P-8A Poseidon arrives in Japan. Photo, courtesy of the U.S. Navy.
The P-8A is a replacement for the aging P-3C, and marks the first time since 1962 that the Navy has deployed a new aircraft to be operated by a patrol squadron for maritime surveillance. 
Initial deployment comes following the Naval Air Systems Command’s (NAVAIR) recent announcement that the P-8A achieved initial operational capability (IOC). 
“There has never been a greater need for a new patrol and reconnaissance aircraft now that the aging P-3 is nearing the end of its life cycle,” said Rear Adm. Matt Carter, commander patrol and reconnaissance group for NAVAIR.
The P-8A is a multi-mission military derivative using the Boeing Next-Generation 737 airframe, with the fuselage of a 737-800 and the wings of a 737-900. Powered by CFM56-7 engines, the P-8A features flight management and storage management systems from GE Aviation and a directional infrared countermeasures system supplied by Northrop Grumman. 

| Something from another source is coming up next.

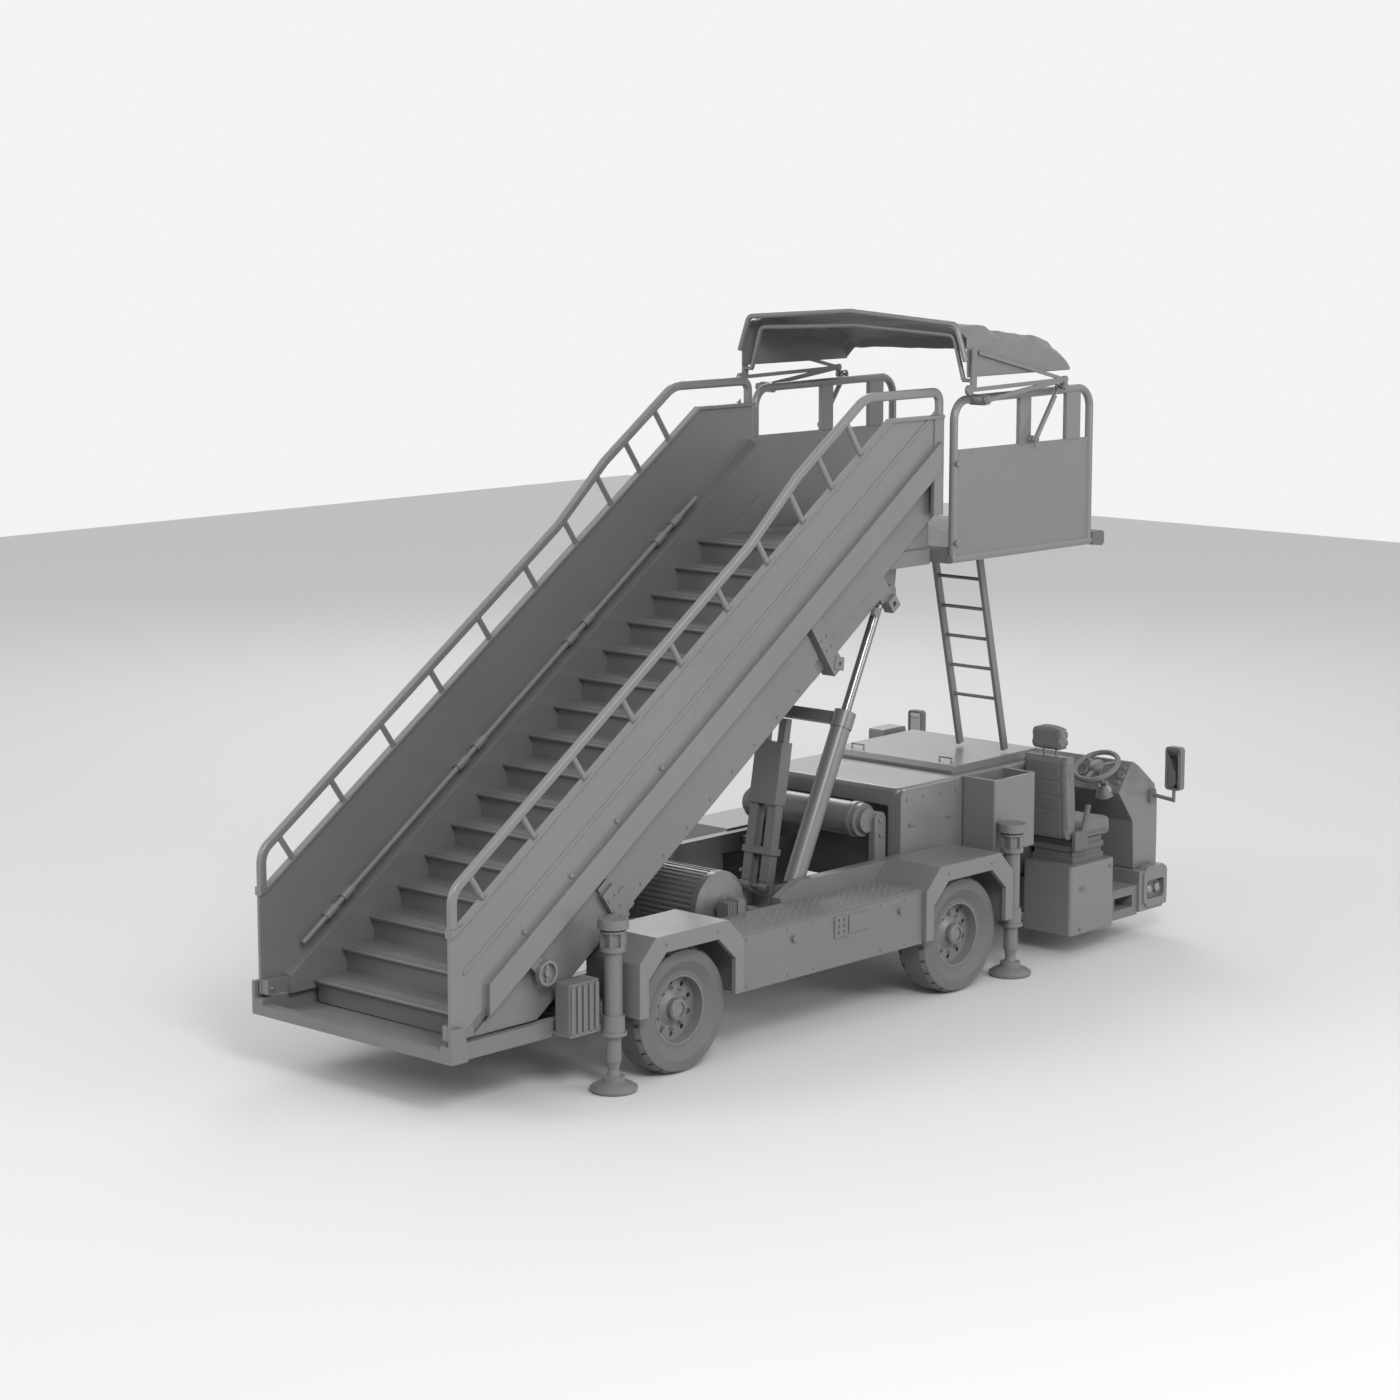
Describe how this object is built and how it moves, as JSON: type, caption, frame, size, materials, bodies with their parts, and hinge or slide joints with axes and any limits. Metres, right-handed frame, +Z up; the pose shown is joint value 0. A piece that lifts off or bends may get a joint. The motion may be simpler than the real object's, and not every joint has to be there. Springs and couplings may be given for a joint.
{
  "type": "mobile aircraft stairs",
  "caption": "Self-propelled passenger stairs with a lifting flight, level platform under a canopy, engine hood, driver's place, jacks and wheels.",
  "frame": {"origin": "on the ground under the middle of the machine's length and width", "axes": "+X forward towards the driver's place, +Y to the left, +Z up"},
  "size_m": [7.84, 2.84, 5.1518],
  "materials": {
    "painted_frame": "satin grey paint",
    "painted_panel": "smooth satin grey paint",
    "step_plate": "dull grey with a ribbed nosing",
    "deck_plate": "grey paint on tread plate",
    "hand_tube": "smooth grey enamel",
    "rod_chrome": "hard chrome, polished",
    "tyre": "grey rubber with a lugged tread",
    "rim": "grey wheel enamel",
    "rubber": "matt rubber",
    "moulding": "textured grey moulding",
    "seat_cover": "matt grey seat cover",
    "canopy_skin": "coated grey fabric, lightly wrinkled",
    "cast_metal": "dull grey casting"
  },
  "bodies": {
    "chassis": {"chassis_frame": "painted_frame", "outriggers": "painted_frame", "side_sills": "painted_frame", "entry_base": "painted_frame", "axle_beams": "cast_metal", "fenders": "painted_panel", "side_lockers": "painted_panel", "jack_housings": "painted_frame", "battery_boxes": "moulding", "air_receiver": "painted_frame", "reservoir": "painted_frame", "engine_block": "cast_metal", "hood": "painted_panel", "hood_lid": "painted_panel", "air_stack": "painted_panel", "tool_bin": "painted_panel", "pedestals": "painted_panel", "cab_floor": "deck_plate", "front_bumper": "painted_panel", "console": "painted_panel", "steering_wheel": "moulding", "seat_base": "rubber", "seat_cushion": "seat_cover", "seat_back": "seat_cover", "mirrors": "moulding"},
    "flight": {"flight_frame": "painted_frame", "side_panels": "painted_panel", "handrails": "hand_tube", "rail_supports": "hand_tube", "inner_rails": "hand_tube", "steps": "step_plate"},
    "platform": {"platform_floor": "painted_frame", "side_frames": "painted_panel", "platform_bumper": "rubber", "ladder": "painted_frame"},
    "canopy": {"canopy_arms": "painted_frame", "canopy_hoops": "painted_frame", "canopy_cover": "canopy_skin"},
    "strut_barrels": {"strut_barrels": "painted_frame"},
    "strut_rods": {"strut_rods": "rod_chrome"},
    "lift_barrels": {"lift_barrels": "painted_frame"},
    "lift_rods": {"lift_rods": "rod_chrome"},
    "prop_lower": {"prop_lower": "painted_frame"},
    "prop_upper": {"prop_upper": "painted_frame"},
    "knuckle_right": {"knuckle_right": "cast_metal"},
    "knuckle_left": {"knuckle_left": "cast_metal"},
    "jack_leg_rear_right": {"jack_leg_rear_right": "painted_frame"},
    "jack_leg_rear_left": {"jack_leg_rear_left": "painted_frame"},
    "jack_leg_front_right": {"jack_leg_front_right": "painted_frame"},
    "jack_leg_front_left": {"jack_leg_front_left": "painted_frame"},
    "wheel_front_right": {"rim_front_right": "rim", "tyre_front_right": "tyre"},
    "wheel_front_left": {"rim_front_left": "rim", "tyre_front_left": "tyre"},
    "wheel_rear_right": {"rim_rear_right": "rim", "tyre_rear_right": "tyre"},
    "wheel_rear_left": {"rim_rear_left": "rim", "tyre_rear_left": "tyre"}
  },
  "joints": [
    {"name": "flight_lift", "type": "hinge", "parent": "chassis", "child": "flight", "pos_m": [-3.845, 0, 0.6], "axis": [0, -1, 0], "range_deg": [0, 8]},
    {"name": "platform_level", "type": "hinge", "parent": "flight", "child": "platform", "pos_m": [1.238, 0, 3.285], "axis": [0, 1, 0], "range_deg": [0, 8.01]},
    {"name": "canopy_tilt", "type": "hinge", "parent": "platform", "child": "canopy", "pos_m": [1.52, 0, 4.49], "axis": [0, -1, 0], "range_deg": [0, 20]},
    {"name": "strut_swing", "type": "hinge", "parent": "platform", "child": "strut_barrels", "pos_m": [2.21, 0, 4.15], "axis": [0, -1, 0], "range_deg": [0, 20.07]},
    {"name": "strut_slide", "type": "slide", "parent": "strut_barrels", "child": "strut_rods", "axis": [0.5918, 0, 0.8061], "range_m": [0, 0.2681]},
    {"name": "barrel_tilt", "type": "hinge", "parent": "chassis", "child": "lift_barrels", "pos_m": [-0.14, 0, 0.9], "axis": [0, -1, 0], "range_deg": [0, 12.64]},
    {"name": "rod_slide", "type": "slide", "parent": "lift_barrels", "child": "lift_rods", "axis": [0.4347, 0, 0.9006], "range_m": [0, 0.4748]},
    {"name": "prop_tilt", "type": "hinge", "parent": "chassis", "child": "prop_lower", "pos_m": [0.22, 0, 0.8], "axis": [0, -1, 0], "range_deg": [0, 11.98]},
    {"name": "prop_slide", "type": "slide", "parent": "prop_lower", "child": "prop_upper", "axis": [0.1739, 0, 0.9848], "range_m": [0, 0.0813]},
    {"name": "steer_right", "type": "hinge", "parent": "chassis", "child": "knuckle_right", "pos_m": [1.16, -0.96, 0.45], "axis": [0, 0, 1], "range_deg": [-30, 30]},
    {"name": "steer_left", "type": "hinge", "parent": "chassis", "child": "knuckle_left", "pos_m": [1.16, 0.96, 0.45], "axis": [0, 0, 1], "range_deg": [-30, 30]},
    {"name": "jack_leg_rear_right_slide", "type": "slide", "parent": "chassis", "child": "jack_leg_rear_right", "axis": [0, 0, 1], "range_m": [0, 0.28]},
    {"name": "jack_leg_rear_left_slide", "type": "slide", "parent": "chassis", "child": "jack_leg_rear_left", "axis": [0, 0, 1], "range_m": [0, 0.28]},
    {"name": "jack_leg_front_right_slide", "type": "slide", "parent": "chassis", "child": "jack_leg_front_right", "axis": [0, 0, 1], "range_m": [0, 0.28]},
    {"name": "jack_leg_front_left_slide", "type": "slide", "parent": "chassis", "child": "jack_leg_front_left", "axis": [0, 0, 1], "range_m": [0, 0.28]},
    {"name": "spin_front_right", "type": "hinge", "parent": "knuckle_right", "child": "wheel_front_right", "pos_m": [1.16, -1.1, 0.45], "axis": [0, 1, 0], "continuous": true},
    {"name": "spin_front_left", "type": "hinge", "parent": "knuckle_left", "child": "wheel_front_left", "pos_m": [1.16, 1.1, 0.45], "axis": [0, 1, 0], "continuous": true},
    {"name": "spin_rear_right", "type": "hinge", "parent": "chassis", "child": "wheel_rear_right", "pos_m": [-1.94, -1.1, 0.45], "axis": [0, 1, 0], "continuous": true},
    {"name": "spin_rear_left", "type": "hinge", "parent": "chassis", "child": "wheel_rear_left", "pos_m": [-1.94, 1.1, 0.45], "axis": [0, 1, 0], "continuous": true}
  ],
  "couplings": [
    {"joint": "platform_level", "follows": "flight_lift", "ratio": 1},
    {"joint": "barrel_tilt", "follows": "flight_lift", "ratio": 1.5744},
    {"joint": "rod_slide", "follows": "flight_lift", "m_per_rad": 3.3932},
    {"joint": "prop_tilt", "follows": "flight_lift", "ratio": 1.4906},
    {"joint": "prop_slide", "follows": "flight_lift", "m_per_rad": 0.57533},
    {"joint": "strut_swing", "follows": "canopy_tilt", "ratio": 1.0009},
    {"joint": "strut_slide", "follows": "canopy_tilt", "m_per_rad": 0.76532},
    {"joint": "steer_left", "follows": "steer_right", "ratio": 1}
  ]
}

Carter said the P-8A, along with the Triton unmanned aircraft system (UAS) will strengthen situational awareness for maritime surveillance pilots as countries continue to build and purchase “advanced, quiet and extremely hard to find submarines.”
Another four aircraft are due to arrive in the region this week, as the War Eagles of Patrol Squadron 16 (VP 16) deployed with a total of six P-8As. Based in Jacksonville, Fla., the VP-16 is currently phasing the P-3C out of its fleet to become the first P-8A squadron. 
“In December, we will demonstrate the ability of the Poseidon to operate effectively alongside P-3C during high-tempo deployed operations,” said Capt. Mike Parker, commander of Task Force 72. “I also look forward to P-8A integrating seamlessly with our international partners and allies. Our interoperability will only get better with Poseidon.”